Once the legal system is involved, and the wheels of our legal system begin moving, there is no telling where it will lead, and there can be some severe consequences.
26 Truly I say to you, you will not come out of there until you have paid up the last quadrans.
A quadrans was 1/64th of a standard minimum daily wages (a denarius), and that and the mite were the smallest coin in first-century currency. And the stakes are much higher than having to pay back a debt, whether emotional or monetary. The emphasis is on us making the decision to obey God, and the horrible consequences of disobedience. Don’t fear that someone might reject your apology when you attempt to reconcile. Don’t fear that they may slam the door in your face, or hang up on you. Instead, fear the One that your going to have to stand before and explain your actions, or your failure to obey and reconcile.
But what happens when a believer chooses to disobey. Where in the Bible can we look for an example? Just what happened when David sinned and instead of reconciling, chose to try to cover it up? David’s sin was compounded by deception, manipulation, dragging other people into the plot, and in the end, murdering Uriah. And God made sure that David did not get away with it. (2 Samuel 11:9-14). David was forgiven, but we still see horrible consequences of his trying to cover up his sin. David was at war from that day on until he died. He was at war with his own son Absalom, whom he loved.

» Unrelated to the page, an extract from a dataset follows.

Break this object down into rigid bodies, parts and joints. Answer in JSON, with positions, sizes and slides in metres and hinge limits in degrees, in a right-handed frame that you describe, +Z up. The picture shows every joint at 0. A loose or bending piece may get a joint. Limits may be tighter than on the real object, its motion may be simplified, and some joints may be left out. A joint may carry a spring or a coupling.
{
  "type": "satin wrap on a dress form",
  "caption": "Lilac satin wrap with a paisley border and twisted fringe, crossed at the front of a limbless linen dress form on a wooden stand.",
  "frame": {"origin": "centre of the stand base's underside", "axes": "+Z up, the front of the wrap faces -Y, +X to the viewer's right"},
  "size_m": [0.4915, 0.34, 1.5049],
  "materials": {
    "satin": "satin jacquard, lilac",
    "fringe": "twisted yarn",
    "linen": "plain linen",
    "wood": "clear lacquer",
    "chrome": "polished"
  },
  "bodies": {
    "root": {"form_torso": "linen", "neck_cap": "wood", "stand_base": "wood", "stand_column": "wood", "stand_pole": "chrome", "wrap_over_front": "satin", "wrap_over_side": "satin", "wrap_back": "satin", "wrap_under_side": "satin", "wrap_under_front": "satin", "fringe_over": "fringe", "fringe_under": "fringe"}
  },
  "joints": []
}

God caused David’s sin to be known throughout the whole kingdom and the consequences to affect the entire nation of Israel for many years. And it ended up costing David 2 sons—the baby and Absalom. Do not let your refusal to reconcile get to this point. Repent and reconcile today. We must take action immediately to make amends, to take the initiative to apologize for the grievance that we have caused through our unkind deed, word, look, or thought by which we have hurt someone. And, as Paul reminds us in Romans 12:17-18 17 Never repay evil for evil to anyone. Respect what is right in the sight of all people. 18 If possible, so far as it depends on you, be at peace with all people.